▼
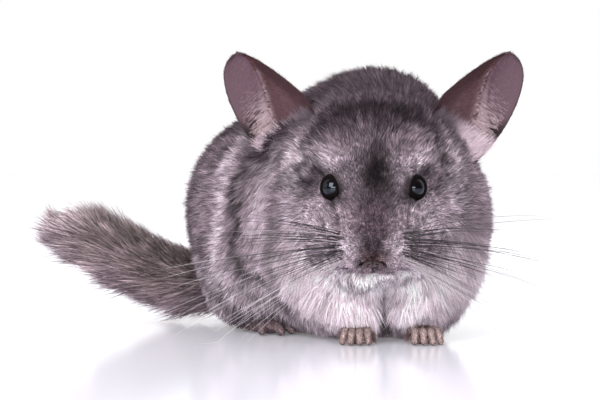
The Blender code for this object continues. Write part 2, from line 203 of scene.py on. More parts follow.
def finger(places, start, end, start_radius, end_radius):
    """Distance from a straight finger whose radius changes along it."""
    start, along = np.array(start), np.array(end) - np.array(start)
    share = np.clip(((places - start) @ along) / (along @ along), 0.0, 1.0)
    nearest = start + share[..., None] * along
    radius = start_radius + (end_radius - start_radius) * share
    return np.linalg.norm(places - nearest, axis=-1) - radius


def blended(distances, softness):
    """One distance for several masses that melt together: -k log(sum of exp(-d / k))."""
    total = sum(np.exp(-np.clip(d / softness, -40.0, 40.0)) for d in distances)
    return -softness * np.log(total)


def trunk_masses():
    """Ellipsoids of the trunk, neck, chest and haunches: centre, radii, turn."""
    yaw, level = (0.0, 0.0, BODY_YAW), (0.0, 0.0, 0.0)
    masses = [
        (from_hips(0, 4, 59.5), (66, 50, 55), yaw),
        (from_hips(5, -26, 60), (65.5, 50, 58.5), yaw),
        (from_hips(12, -62, 56), (55, 40, 50), yaw),
        ((2, 74, 92), (40, 27, 37.5), level),
        ((2, 54, 84), (40, 28, 30), level),
        (from_hips(0, 26, 42), (48, 34, 36), yaw),
        (from_hips(4, -36, 34), (50, 56, 30), yaw),
        ((5, 38, 38), (49, 27, 34), level),
        ((2, 13, 31), (23, 13, 10.5), level),
    ]
    for side in (-1, 1):
        masses.append((from_hips(side * 37, -10, 33), (26, 36, 27.5), yaw))
    for side in (-1, 1):
        masses.append(((5.5 + side * 17, 23, 23), (13.5, 15, 20), level))
    return masses


def head_masses():
    """Ellipsoids of the skull, face, muzzle, cheeks and brows: centre, radii, turn."""
    slope, level = (math.radians(-40.0), 0.0, 0.0), (0.0, 0.0, 0.0)
    masses = [
        ((0, 42, 86), (33, 26, 28), level),
        ((0, 13.5, 68), (13, 11.5, 33), slope),
        ((0, -1, 45), (15, 14, 11), level),
        ((0, 6, 36), (14, 14, 8), level),
    ]
    for side in (-1, 1):
        masses += [
            ((side * 10, -5.5, 44), (9, 10, 9), level),
            ((side * 17, 15, 50), (14, 19, 16.5), (0.0, 0.0, side * 0.4)),
            ((side * 26, 36, 66), (17, 20, 26), (0.0, 0.0, side * 0.3)),
            ((side * 11, 16, 82), (6, 7, 4), (0.0, 0.0, side * 0.7)),
        ]
    return masses


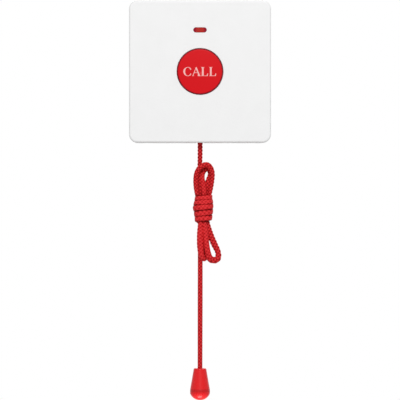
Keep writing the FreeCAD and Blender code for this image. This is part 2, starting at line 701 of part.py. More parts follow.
def make_board():
    """The circuit board with its notch for the slider, and its four screws."""
    board = new_body("pcb", depth="board_back")
    outline = new_sketch(board)
    half, notch = "(board_width / 2)", "(notch_width / 2)"
    low, step = "board_bottom", "notch_top"
    draw(outline, [
        (f"(-{half})", low), (f"(-{notch})", low), (f"(-{notch})", step), (notch, step),
        (notch, low), (half, low), (half, "board_top"), (f"(-{half})", "board_top"),
    ])
    for x, z in SCREW_PLACES:
        draw_circle(outline, x, z, "(screw_diameter / 2 + window_gap)")
    pad(board, outline, "board_height")
    screws = new_body("pcb_screws", depth="(board_front + seat_gap)")
    shanks = new_sketch(screws)
    heads = new_sketch(screws)
    crosses = new_sketch(screws, offset="head_height")
    for x, z in SCREW_PLACES:
        draw_circle(shanks, x, z, "(screw_diameter / 2)")
        draw_circle(heads, x, z, "(screw_head / 2)")
        draw_rectangle(crosses, f"({x} - screw_head / 3)", f"({z} - fit_gap)",
                       f"({x} + screw_head / 3)", f"({z} + fit_gap)")
    pad(screws, shanks, "screw_length", back=True)
    pad(screws, heads, "head_height")
    cut(screws, crosses, "head_height / 2")


def make_radio():
    """The radio chip with its legs, and the resonator can."""
    chip = new_body("rf_chip", "chip_x", "part_seat", "chip_z")
    plate = new_sketch(chip, offset="fit_gap")
    wide, tall = "(chip_width / 2)", "(chip_length / 2)"
    draw_rectangle(plate, f"(-{wide})", f"(-{tall})", wide, tall)
    pad(chip, plate, "chip_height")
    legs = new_sketch(chip)
    for index in range(CHIP_LEGS):
        middle = f"(leg_pitch * {index - (CHIP_LEGS - 1) / 2})"
        draw_rectangle(legs, f"(-{wide} - leg_reach)", f"({middle} - leg_width / 2)",
                       f"({wide} + leg_reach)", f"({middle} + leg_width / 2)")
    pad(chip, legs, "fit_gap")
    can = new_body("resonator", "(-can_x)", "part_seat", "(-can_z)")
    profile = new_sketch(can, "XZ_Plane")
    radius, brim = "(can_diameter / 2)", "(can_diameter / 2 + can_brim)"
    draw(profile, [
        ("0", "0"), (brim, "0"), (brim, "can_brim"), (radius, "can_brim"),
        (radius, "(can_height - can_brim)"),
        (f"({radius} - can_brim)", "can_height", f"({radius} - can_brim)", "(can_height - can_brim)"),
        ("0", "can_height"),
    ])
    revolve(can, profile)


def make_cell():
    """The 12 volt cell and the two sheet contacts at its ends."""
    cell = new_body("battery", "0", "cell_depth", "cell_z", SIDEWAYS)
    profile = new_sketch(cell, "XZ_Plane")
    radius, edge = "(cell_diameter / 2)", "0.5"
    foot, top = "(-cell_half)", "(cell_half - cell_nub)"
    draw(profile, [
        ("0", foot), (f"({radius} - {edge})", foot),
        (radius, f"({foot} + {edge})", f"({radius} - {edge})", f"({foot} + {edge})"),
        (radius, f"({top} - {edge})"),
        (f"({radius} - {edge})", top, f"({radius} - {edge})", f"({top} - {edge})"),
        ("(nub_diameter / 2)", top), ("(nub_diameter / 2)", "cell_half"), ("0", "cell_half"),
    ])
    revolve(cell, profile)
    for label, x in (
        ("battery_plus_plate", "(cell_half + seat_gap)"),
        ("battery_minus_plate", "(-cell_half - contact_spring - contact_sheet)"),
    ):
        plate = new_body(label, x)
        outline = new_sketch(plate, "YZ_Plane")
        low, high = "(cell_z - contact_width / 2)", "(cell_z + contact_width / 2)"
        foot = "(rear_floor + seat_gap)"
        tab, tab_top = "(board_top - tab_reach)", "(part_seat + tab_height)"
        draw(outline, [
            (low, foot), (high, foot), (high, "contact_top"), (low, "contact_top"),
            (low, tab_top), (tab, tab_top), (tab, "part_seat"), (low, "part_seat"),
        ])
        pad(plate, outline, "contact_sheet")


def make_slider():
    """The slider on the cord, with the wing that presses the cord's switch."""
    body = new_body("pull_slider")
    block = new_sketch(body, offset="slider_back")
    half = "(slider_width / 2)"
    draw_rectangle(block, f"(-{half})", "slider_foot", half, "slider_top")
    base = pad(body, block, "slider_thick")
    length = number("slider_height") - number("seat_gap")
    fillet(body, base, lambda edge: edge.BoundBox.YLength > length, "slider_edge")
    wing = new_sketch(body, offset="rail_depth + fit_gap")
    draw_rectangle(wing, f"({half} - slider_edge)", "wing_under", "wing_reach",
                   "(wing_under + wing_height)")
    pad(body, wing, "wing_thick")
    top = new_sketch(body, "XZ_Plane", "-slider_top")
    draw_circle(top, "0", "cord_depth", "(knot_pocket / 2)")
    cut(body, top, "pocket_depth", along=True)
    foot = new_sketch(body, "XZ_Plane", "-slider_foot")
    draw_circle(foot, "0", "cord_depth", "(spring_pocket / 2)")
    cut(body, foot, "slider_height - pocket_depth - web_height")
    bore = new_sketch(body, "XZ_Plane", "-slider_foot")
    draw_circle(bore, "0", "cord_depth", "(cord_bore / 2)")
    cut(body, bore)


def make_bush():
    """The flanged bush that the cord runs through."""
    body = new_body("cord_bush", "0", "cord_depth", "0", UPRIGHT)
    profile = new_sketch(body, "XZ_Plane")
    bore, foot, top = "(cord_bore / 2)", "(-rear_half)", "bush_top"
    radius, flange = "(bush_diameter / 2)", "(bush_flange / 2)"
    step = "(gate_top + seat_gap)"
    mouth = f"({bore} + bush_round)"
    draw(profile, [
        (radius, foot), (radius, step), (flange, step), (flange, top), (mouth, top),
        (bore, f"({top} - bush_round)", mouth, f"({top} - bush_round)"),
        (bore, f"({foot} + bush_round)"),
        (mouth, foot, mouth, f"({foot} + bush_round)"),
    ])
    revolve(body, profile)


def make_knots():
    """The round knots in the slider and in the pull."""
    for label, z in (("cord_top_knot", "top_knot_z"), ("cord_end_knot", "end_knot_z")):
        body = new_body(label, "0", "cord_depth", z, UPRIGHT)
        profile = new_sketch(body, "XZ_Plane")
        cord = "(cord_diameter / 2)"
        draw(profile, [
            ("0", "(-knot_flat)"), (cord, "(-knot_flat)"), (cord, "knot_flat", "0", "0"),
            ("0", "knot_flat"),
        ])
        revolve(body, profile)


def make_pull():
    """The bell-shaped pull on the cord's end and the domed plug that closes it."""
    bell = new_body("pull_bell", "0", "cord_depth", "bell_mouth_z", UPRIGHT)
    profile = new_sketch(bell, "XZ_Plane")
    mouth, neck, bore = "(bell_mouth / 2)", "(bell_neck / 2)", "(cord_bore / 2)"
    shoulder, roof = "(bell_height - bell_shoulder)", "(bell_height - bell_roof)"
    draw(profile, [
        (f"({mouth} - bell_wall)", "0"), (mouth, "0"), (mouth, "bell_rim"), (neck, shoulder),
        (f"({neck} - bell_shoulder)", "bell_height", f"({neck} - bell_shoulder)", shoulder),
        (bore, "bell_height"), (bore, roof), (f"({neck} - bell_wall)", roof),
        (f"({mouth} - bell_wall)", "(spigot_height + seat_gap)"),
    ])
    revolve(bell, profile)
    plug = new_body("pull_plug", "0", "cord_depth", "(bell_mouth_z - seat_gap)", UPRIGHT)
    profile = new_sketch(plug, "XZ_Plane")
    spigot = f"({mouth} - bell_wall - seat_gap)"
    curve = f"(({mouth} ^ 2 + dome_height ^ 2) / (2 * dome_height))"
    draw(profile, [
        ("0", "(-plug_rim - dome_height)"),
        (mouth, "(-plug_rim)", "0", f"({curve} - plug_rim - dome_height)"),
        (mouth, "0"), (spigot, "0"), (spigot, "spigot_height"),
        (f"({spigot} - bell_wall)", "spigot_height"), (f"({spigot} - bell_wall)", "1"), ("0", "1"),
    ])
    revolve(plug, profile)


def cord_line(points):
    """Join a route's points by straight runs and tangent arcs, as large as the runs allow."""
    corners, edges = [Vector(x, -depth, z) for x, depth, z in points], []
    start, radii = corners[0], []
    for before, corner, after in zip(corners, corners[1:], corners[2:]):
        back, ahead = (before - corner), (after - corner)
        share = 0.45 * min(back.Length, ahead.Length)
        turn = math.pi - back.getAngle(ahead)
        radius = share / math.tan(turn / 2)
        enter = corner + back.normalize() * share
        leave = corner + ahead.normalize() * share
        inward = (back + ahead).normalize()
        middle = corner + inward * (radius / math.cos(turn / 2) - radius)
        edges += [Part.LineSegment(start, enter).toShape(), Part.Arc(enter, middle, leave).toShape()]
        radii.append(radius)
        start = leave
    edges.append(Part.LineSegment(start, corners[-1]).toShape())
    return Part.Wire(edges), radii


def cord_tube(label, points):
    """Carry the cord's round section along a route, and compare its volume."""
    wire, radii = cord_line(points)
    radius = number("cord_diameter") / 2
    edge = wire.Edges[0]
    section = Part.Wire(Part.Circle(edge.valueAt(0), edge.tangentAt(0), radius).toShape())
    tube = wire.makePipeShell([section], True, False)
    expected = math.pi * radius ** 2 * wire.Length
    if abs(tube.Volume / expected - 1) > VOLUME_TOLERANCE:
        raise RuntimeError(f"{label} has the wrong volume")
    print(label, f"{wire.Length:.0f} mm, radii", " ".join(f"{r:.1f}" for r in radii))
    return tube


def add_shape(label, shape):
    """Add a shape made outside the document's features."""
    feature = doc.addObject("Part::Feature", label)
    feature.Label = label
    feature.Shape = shape
    feature.Placement = Placement()
    pieces.append(feature)


def wound_turns():
    """The turns wound round the hank, as one ribbed barrel."""
    waist, radius = number("hank_waist"), number("hank_radius")
    levels = [number("hank_bottom") + number("hank_pitch") * i for i in range(HANK_TURNS + 1)]
    edges = [Part.makeLine(Vector(0, 0, levels[0]), Vector(waist, 0, levels[0]))]
    for low, high in zip(levels, levels[1:]):
        bulge = Vector(radius, 0, (low + high) / 2)
        edges.append(Part.Arc(Vector(waist, 0, low), bulge, Vector(waist, 0, high)).toShape())
    edges.append(Part.makeLine(Vector(waist, 0, levels[-1]), Vector(0, 0, levels[-1])))
    edges.append(Part.makeLine(Vector(0, 0, levels[-1]), Vector(0, 0, levels[0])))
    barrel = Part.Face(Part.Wire(edges)).revolve(Vector(), Vector(0, 0, 1), 360)
    barrel.translate(Vector(number("hank_x"), -number("cord_depth"), 0))
    return barrel


def make_cord():
    """The cord above the hank, the hank itself and the cord down to the pull."""
    depth = number("cord_depth")
    start = (0.0, depth, number("top_knot_z - knot_flat - seat_gap"))
    join = (*UPPER_END, number("-hank_top"))
    add_shape("cord_upper", cord_tube("cord_upper", [start, *UPPER_ROUTE, join]))
    routes = {"arch": HANK_ARCH, "inner arch": INNER_ARCH, "bight": HANK_BIGHT, "loop": HANK_LOOP}
    loops = [cord_tube(label, route) for label, route in routes.items()]
    add_shape("cord_hank", wound_turns().fuse(loops).removeSplitter())
    end = (0.0, depth, number("end_knot_z + knot_flat + seat_gap"))
    leave = (*LOWER_START, number("hank_bottom"))
    add_shape("cord_lower", cord_tube("cord_lower", [leave, *LOWER_ROUTE, end]))


def check_document():
    """Stop if any object failed or any piece is empty or broken."""
    doc.recompute()
    for item in doc.Objects:
        if {"Invalid", "Error"} & set(item.State):
            raise RuntimeError(f"{item.Name} did not build: {item.State}")
    for piece in pieces:
        if piece.Shape.isNull() or not piece.Shape.isValid() or not piece.Shape.Solids:
            raise RuntimeError(f"{piece.Label} is not a sound solid")


def write_pieces():
    """Write each piece to a STEP file under its own name."""
    os.makedirs(OUTPUT, exist_ok=True)
    for piece in pieces:
        piece.Shape.exportStep(os.path.join(OUTPUT, f"{piece.Label}.step"))
        print(f"{piece.Label}: {len(piece.Shape.Solids)} solid, {piece.Shape.Volume:.1f} mm3")


make_front_cover()
make_rear_plate()
make_call_button()
make_coils()
make_switches()
make_indicator()
make_board()
make_radio()
make_cell()
make_slider()
make_bush()
make_knots()
make_pull()
make_cord()
check_document()
write_pieces()
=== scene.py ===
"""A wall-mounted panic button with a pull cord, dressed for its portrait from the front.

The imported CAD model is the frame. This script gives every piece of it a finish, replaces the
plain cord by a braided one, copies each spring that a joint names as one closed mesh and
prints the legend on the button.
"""

import json
import logging
import math
from dataclasses import dataclass
from enum import Enum

import bmesh
import bpy
import numpy as np
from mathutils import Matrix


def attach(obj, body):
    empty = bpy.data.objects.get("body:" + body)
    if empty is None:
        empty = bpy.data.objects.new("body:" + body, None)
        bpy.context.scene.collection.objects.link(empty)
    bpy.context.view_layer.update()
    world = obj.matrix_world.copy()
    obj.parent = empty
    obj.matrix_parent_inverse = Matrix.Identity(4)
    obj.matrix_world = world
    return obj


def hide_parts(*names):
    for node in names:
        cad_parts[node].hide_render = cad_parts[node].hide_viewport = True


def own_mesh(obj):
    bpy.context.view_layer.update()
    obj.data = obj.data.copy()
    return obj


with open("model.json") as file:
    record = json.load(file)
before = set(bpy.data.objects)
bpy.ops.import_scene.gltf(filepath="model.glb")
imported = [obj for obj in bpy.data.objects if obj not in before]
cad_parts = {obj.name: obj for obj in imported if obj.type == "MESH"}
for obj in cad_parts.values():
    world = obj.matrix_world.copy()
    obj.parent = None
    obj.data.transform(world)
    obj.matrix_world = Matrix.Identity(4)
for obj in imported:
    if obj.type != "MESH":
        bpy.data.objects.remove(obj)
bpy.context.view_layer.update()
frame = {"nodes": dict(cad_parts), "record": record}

MM = 0.001
log = logging.getLogger("panic_button")

Pair = tuple[float, float]
Triple = tuple[float, float, float]
Quad = tuple[float, float, float, float]
Stations = tuple[Quad, ...]


def linear(colour: Triple, kept: float = 1.0) -> Quad:
    """Turn a screen colour into the linear one that a shader takes.

    By the screen's curve a part up to 0.04045 is divided by 12.92, and a higher one has 0.055
    added, is divided by 1.055 and is raised to the power of 2.4.

    Args:
        colour: red, green and blue as a screen shows them, 0 to 255.
        kept: the share of the light that is kept.

    Returns:
        The linear colour with an alpha of 1.
    """
    parts = np.asarray(colour, dtype=float) / 255
    low, high = parts / 12.92, ((parts + 0.055) / 1.055) ** 2.4
    return (*(np.where(parts <= 0.04045, low, high) * kept).tolist(), 1.0)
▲
_Your instructions_: Among the entries above, locate the lines containing "make_front_cover()" and "from mathutils import Matrix", and transcribe exactly those two lines and all lines between.

_Task output_:
make_front_cover()
make_rear_plate()
make_call_button()
make_coils()
make_switches()
make_indicator()
make_board()
make_radio()
make_cell()
make_slider()
make_bush()
make_knots()
make_pull()
make_cord()
check_document()
write_pieces()
=== scene.py ===
"""A wall-mounted panic button with a pull cord, dressed for its portrait from the front.

The imported CAD model is the frame. This script gives every piece of it a finish, replaces the
plain cord by a braided one, copies each spring that a joint names as one closed mesh and
prints the legend on the button.
"""

import json
import logging
import math
from dataclasses import dataclass
from enum import Enum

import bmesh
import bpy
import numpy as np
from mathutils import Matrix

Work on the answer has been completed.